There are two main producing horizons in this area. The Pekisko formation, at a well depth of approximately 2,200 metres contains sweet natural gas along with associated liquids. The formation is developed using both vertical and horizontal wells. In 2005, the company drilled or participated in 5 gross ( 3.8 net) wells for a total capital expenditure of $7.1 million including incremental tie-in and compression facilitites. The second formation is the Edmonton Sands located at a depth of approx. 800m. The Edmonton sands is a tight gas reservoir that contains sweet natural gas that is developed exclusively with vertical wells. In 2005, Viking participated in 60 gross / 24.9 net wells for a total capital expenditure of $15.1 million including minor facility modifications. Other minor zones of interest in this area are the Viking, Glauconitic and Ellerslie formations.
2006 Capital Expenditure Plan
Prior to the merger with Harvest Energy Trust, Viking expected total capital spending for 2006 to be approximately $100 million. The primary areas of focus for Viking's capital program during 2006 was the following:
Bellshill Lake – drill 14 gross (13.8 net) horizontal infill wells and facility modifications for a net expenditure of $9 million.

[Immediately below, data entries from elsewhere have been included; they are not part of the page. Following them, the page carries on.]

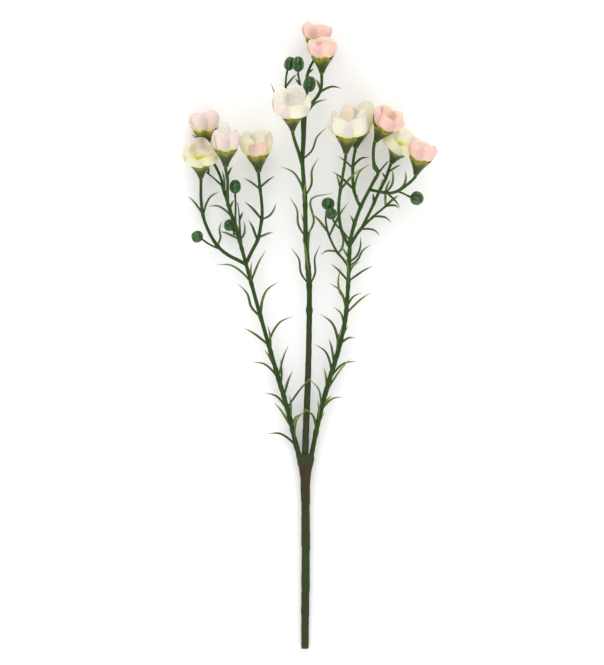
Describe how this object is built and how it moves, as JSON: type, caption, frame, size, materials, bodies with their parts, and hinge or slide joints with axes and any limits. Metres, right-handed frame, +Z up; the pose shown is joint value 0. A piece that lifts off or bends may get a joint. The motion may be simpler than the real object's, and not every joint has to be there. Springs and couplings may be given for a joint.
{
  "type": "waxflower stem",
  "caption": "Artificial waxflower spray lying flat: tape-wrapped stalk, leafy side branches, cupped five-petal blooms in trumpet-shaped calyxes and ball buds",
  "frame": {"origin": "on the surface that the spray lies on, under the middle of its box", "axes": "+Y runs from the cut end of the stalk to the tips of the blooms, +X is to the right as seen from above, and +Z points up from the surface, towards the front of the spray"},
  "size_m": [0.1778, 0.4402, 0.0545],
  "materials": {
    "tape": "dull crêpe tape, wrapped in laps",
    "stem_green": "moulded, satin",
    "leaf_green": "moulded, satin",
    "calyx": "moulded, satin, olive at the rim",
    "bud": "moulded, semi-gloss",
    "stamen": "matt",
    "petal_pale_pink": "thin, matt, faintly translucent",
    "petal_salmon": "thin, matt, faintly translucent",
    "petal_cream": "thin, matt, faintly translucent",
    "petal_white": "thin, matt, faintly translucent"
  },
  "bodies": {
    "root": {"stalk": "tape", "branch_left": "stem_green", "branch_centre": "stem_green", "branch_right": "leaf_green", "bloom_left_1_calyx": "calyx", "bloom_left_1_petals": "petal_pale_pink", "bloom_left_1_stamens": "stamen", "bloom_left_2_calyx": "calyx", "bloom_left_2_petals": "petal_cream", "bloom_left_2_odd_petal": "petal_pale_pink", "bloom_left_2_stamens": "stamen", "bloom_left_3_calyx": "calyx", "bloom_left_3_petals": "petal_pale_pink", "bloom_left_3_odd_petal": "petal_cream", "bloom_left_3_stamens": "stamen", "bloom_left_4_calyx": "calyx", "bloom_left_4_petals": "petal_cream", "bloom_left_4_odd_petal": "petal_salmon", "bloom_left_4_stamens": "stamen", "bloom_centre_1_calyx": "calyx", "bloom_centre_1_petals": "petal_salmon", "bloom_centre_1_stamens": "stamen", "bloom_centre_2_calyx": "calyx", "bloom_centre_2_petals": "petal_salmon", "bloom_centre_2_stamens": "stamen", "bloom_centre_3_calyx": "calyx", "bloom_centre_3_petals": "petal_white", "bloom_centre_3_odd_petal": "petal_pale_pink", "bloom_centre_3_stamens": "stamen", "bloom_right_1_calyx": "calyx", "bloom_right_1_petals": "petal_white", "bloom_right_1_odd_petal": "petal_salmon", "bloom_right_1_stamens": "stamen", "bloom_right_2_calyx": "calyx", "bloom_right_2_petals": "petal_cream", "bloom_right_2_stamens": "stamen", "bloom_right_3_calyx": "calyx", "bloom_right_3_petals": "petal_salmon", "bloom_right_3_stamens": "stamen", "bloom_right_4_calyx": "calyx", "bloom_right_4_petals": "petal_cream", "bloom_right_4_stamens": "stamen", "bloom_right_5_calyx": "calyx", "bloom_right_5_petals": "petal_salmon", "bloom_right_5_stamens": "stamen", "bud_left_1": "bud", "bud_left_2": "bud", "bud_left_3": "bud", "bud_centre_1": "bud", "bud_centre_2": "bud", "bud_centre_3": "bud", "bud_right_1": "bud", "bud_right_2": "bud", "bud_right_3": "bud"}
  },
  "joints": []
}
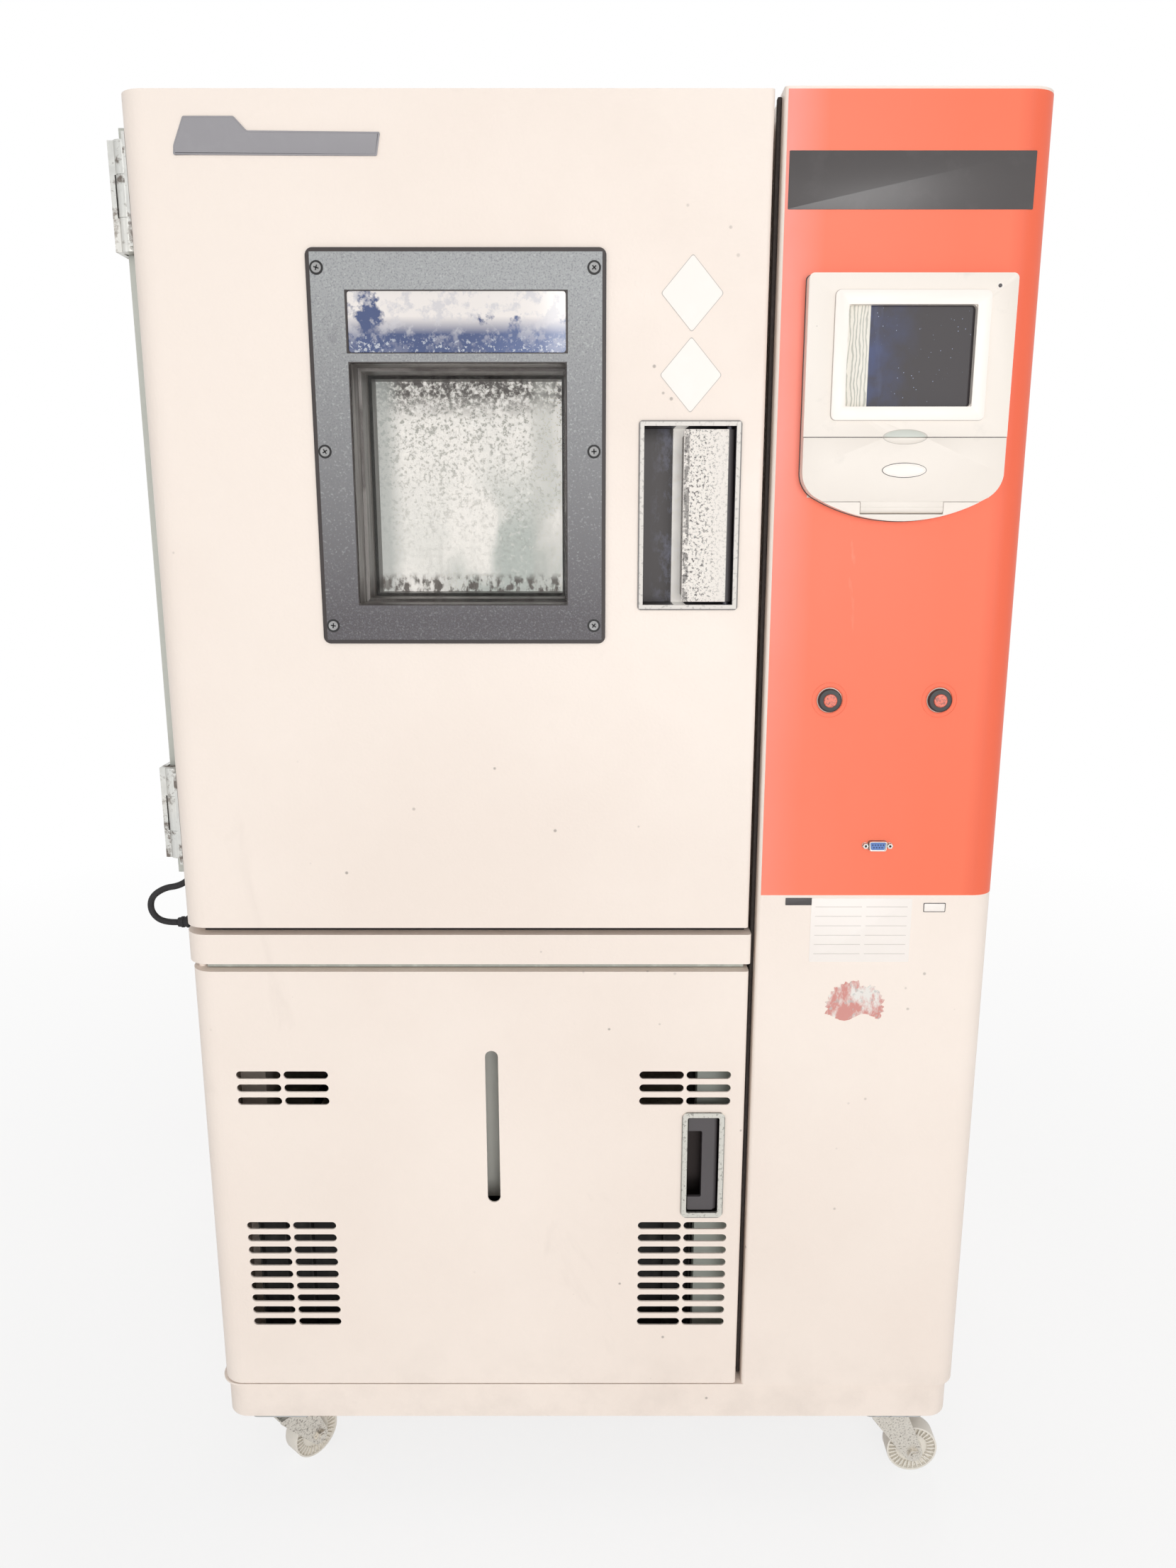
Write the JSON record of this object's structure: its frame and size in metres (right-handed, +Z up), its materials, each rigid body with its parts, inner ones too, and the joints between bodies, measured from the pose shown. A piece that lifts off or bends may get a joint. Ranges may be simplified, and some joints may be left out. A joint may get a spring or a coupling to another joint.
{
  "type": "environmental test chamber",
  "caption": "Upright cream environmental test chamber on castors, with a windowed door, a film-covered control cabinet and a vented lower door.",
  "frame": {"origin": "on the floor under the middle of the overall size, the free lead left out", "axes": "+Z up, +Y from the doors to the back, +X to the right as seen from the front"},
  "size_m": [0.9157, 1.022, 1.494],
  "materials": {
    "cream_paint": "satin",
    "galvanised_steel": "satin",
    "stainless_steel": "satin",
    "chrome": "polished",
    "aluminium": "satin",
    "insulation_foam": "matte",
    "foam_filled_panel": "satin",
    "black_plastic": "matte",
    "black_rubber": "matte",
    "white_plastic": "satin",
    "grey_plastic": "satin",
    "grey_frame": "textured",
    "seal_rubber": "matte",
    "clear_glass": "polished",
    "blue_glass": "polished",
    "screen_glass": "polished",
    "red_lens": "polished",
    "nylon": "satin",
    "tank_plastic": "satin",
    "copper_and_can": "satin"
  },
  "bodies": {
    "cabinet": {"base_frame": "cream_paint", "left_side_panel": "cream_paint", "roof_panel": "cream_paint", "rear_panel": "cream_paint", "partition_wall": "galvanised_steel", "control_front_cover": "cream_paint", "front_rail": "cream_paint", "chamber_insulation": "insulation_foam", "chamber_liner": "stainless_steel", "shelf_rails": "stainless_steel", "shelf": "stainless_steel", "air_baffle": "stainless_steel", "evaporator_coil": "aluminium", "heater_element": "stainless_steel", "blower_motor": "copper_and_can", "compressor": "copper_and_can", "condenser_coil": "aluminium", "condenser_shroud": "galvanised_steel", "water_tank": "tank_plastic", "electrical_panel": "grey_plastic", "controller_bezel": "white_plastic", "lcd_screen": "screen_glass", "button_bezels": "black_plastic", "comm_port": "black_plastic", "cable_port": "stainless_steel", "drain_spigot": "stainless_steel", "hinge_brackets": "galvanised_steel", "door_lead": "black_rubber", "lead_gland": "black_rubber", "castor_plates": "galvanised_steel"},
    "main_door": {"door_skin": "cream_paint", "door_inner_panel": "foam_filled_panel", "door_gasket": "seal_rubber", "window_frame": "grey_frame", "window_tunnel": "black_plastic", "window_glass": "clear_glass", "lamp_panel": "blue_glass", "chamber_lamp": "white_plastic", "door_handle_housing": "stainless_steel", "door_hinge_leaves": "galvanised_steel", "door_cable_channel": "grey_plastic"},
    "lever": {"door_lever": "chrome"},
    "latch": {"door_latch_bolt": "stainless_steel"},
    "lower_door": {"service_door": "cream_paint", "service_latch_housing": "stainless_steel"},
    "lower_lever": {"service_latch_lever": "black_plastic"},
    "flap": {"controller_flap": "white_plastic"},
    "light_key": {"light_button": "red_lens"},
    "power_key": {"power_button": "red_lens"},
    "port_plug": {"cable_port_plug": "black_rubber"},
    "blower": {"blower_wheel": "stainless_steel"},
    "fan": {"condenser_fan": "black_plastic"},
    "fork_front_left": {"castor_fork_front_left": "galvanised_steel"},
    "wheel_front_left": {"castor_wheel_front_left": "nylon"},
    "fork_front_right": {"castor_fork_front_right": "galvanised_steel"},
    "wheel_front_right": {"castor_wheel_front_right": "nylon"},
    "fork_rear_left": {"castor_fork_rear_left": "galvanised_steel"},
    "wheel_rear_left": {"castor_wheel_rear_left": "nylon"},
    "fork_rear_right": {"castor_fork_rear_right": "galvanised_steel"},
    "wheel_rear_right": {"castor_wheel_rear_right": "nylon"}
  },
  "joints": [
    {"name": "main_door_hinge", "type": "hinge", "parent": "cabinet", "child": "main_door", "pos_m": [-0.4245, -0.442, 1.09525], "axis": [0, 0, -1], "range_deg": [0, 110]},
    {"name": "door_lever_pivot", "type": "hinge", "parent": "main_door", "child": "lever", "pos_m": [0.1499, -0.483, 1.118], "axis": [0, 0, 1], "range_deg": [0, 35], "stiffness_Nm_per_rad": 0.8, "springref_deg": -8.59},
    {"name": "latch_slide", "type": "slide", "parent": "main_door", "child": "latch", "axis": [1, 0, 0], "range_m": [-0.006, 0]},
    {"name": "service_door_hinge", "type": "hinge", "parent": "cabinet", "child": "lower_door", "pos_m": [-0.3985, -0.474, 0.397], "axis": [0, 0, -1], "range_deg": [0, 110]},
    {"name": "service_lever_pivot", "type": "hinge", "parent": "lower_door", "child": "lower_lever", "pos_m": [0.1521, -0.486, 0.42315], "axis": [0, 0, 1], "range_deg": [0, 35], "stiffness_Nm_per_rad": 0.3, "springref_deg": -8.59},
    {"name": "flap_hinge", "type": "hinge", "parent": "cabinet", "child": "flap", "pos_m": [0.31265, -0.505, 1.1255], "axis": [1, 0, 0], "range_deg": [0, 95]},
    {"name": "light_key_press", "type": "slide", "parent": "cabinet", "child": "light_key", "axis": [0, 1, 0], "range_m": [0, 0.0025], "stiffness_N_per_m": 200, "springref_m": -0.001},
    {"name": "power_key_press", "type": "slide", "parent": "cabinet", "child": "power_key", "axis": [0, 1, 0], "range_m": [0, 0.0025], "stiffness_N_per_m": 200, "springref_m": -0.001},
    {"name": "port_plug_slide", "type": "slide", "parent": "cabinet", "child": "port_plug", "axis": [-1, 0, 0], "range_m": [0, 0.06]},
    {"name": "blower_spin", "type": "hinge", "parent": "cabinet", "child": "blower", "pos_m": [-0.1105, 0.176, 1.258], "axis": [0, 1, 0], "continuous": true},
    {"name": "condenser_fan_spin", "type": "hinge", "parent": "cabinet", "child": "fan", "pos_m": [-0.104, -0.369, 0.26], "axis": [0, 1, 0], "continuous": true},
    {"name": "castor_swivel_front_left", "type": "hinge", "parent": "cabinet", "child": "fork_front_left", "pos_m": [-0.3445, -0.456, 0.082], "axis": [0, 0, 1], "continuous": true},
    {"name": "castor_roll_front_left", "type": "hinge", "parent": "fork_front_left", "child": "wheel_front_left", "pos_m": [-0.32443, -0.43371, 0.03], "axis": [-0.7431, 0.6691, 0], "continuous": true},
    {"name": "castor_swivel_front_right", "type": "hinge", "parent": "cabinet", "child": "fork_front_right", "pos_m": [0.3715, -0.456, 0.082], "axis": [0, 0, 1], "continuous": true},
    {"name": "castor_roll_front_right", "type": "hinge", "parent": "fork_front_right", "child": "wheel_front_right", "pos_m": [0.4015, -0.456, 0.03], "axis": [0, 1, 0], "continuous": true},
    {"name": "castor_swivel_rear_left", "type": "hinge", "parent": "cabinet", "child": "fork_rear_left", "pos_m": [-0.3445, 0.448, 0.082], "axis": [0, 0, 1], "continuous": true},
    {"name": "castor_roll_rear_left", "type": "hinge", "parent": "fork_rear_left", "child": "wheel_rear_left", "pos_m": [-0.34971, 0.47754, 0.03], "axis": [-0.9848, -0.1736, 0], "continuous": true},
    {"name": "castor_swivel_rear_right", "type": "hinge", "parent": "cabinet", "child": "fork_rear_right", "pos_m": [0.3715, 0.448, 0.082], "axis": [0, 0, 1], "continuous": true},
    {"name": "castor_roll_rear_right", "type": "hinge", "parent": "fork_rear_right", "child": "wheel_rear_right", "pos_m": [0.38077, 0.47653, 0.03], "axis": [-0.9511, 0.309, 0], "continuous": true}
  ],
  "couplings": [
    {"joint": "latch_slide", "follows": "door_lever_pivot", "m_per_rad": -0.0085}
  ]
}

Alexis – drill 6 gross (3 net) wells and facility modifications for a net expenditure of $2.8 million.
Bashaw – drill 7 gross (6.5 net) wells and conduct workovers on existing wells for a net expenditure of $6.7 million.
Kindersley Viking Units – drill 30 gross (23 net) infill wells and conduct workover stimulations on 32 gross wells for a net expenditure of $8.6 million.
Markerville/Innisfail – drill 5 (4.0 net) Pekisko wells and 36 (18 net) Edmonton Sands wells for a net expenditure of $18.6 million
Lindbergh/Wildmere/Lloydminster – drill 20 (20 net) heavy oil wells for a net expenditure of $9.5 million.
Forward Contracts
At December 31, 2005, Viking had the following fixed price forward sales contracts outstanding:
| | | | Fair Value |
| | | | (Deficiency) at |
| | | | December 31, |
Type of Contract | Quantity | Period | Price/Rate | 2005 |
Natural Gas – fixed | 76 GJ/d | May 31/03 – October 31/08 | $2.00/GJ(1) | ($623,000) |
price | | | | |
Natural Gas – fixed | 5,000 GJ/d | November 1/05 – March 31/06 | $6.83/GJ | ($1,670,852) |
price | | | | |
Natural Gas – fixed | 5,000 GJ/d | November 1/05 – March 31/06 | $7.33/GJ | ($1,445,852) |
price | | | | |
(1) The contract provides for an annual price increase of $0.05/GJ until its expiry in 2008.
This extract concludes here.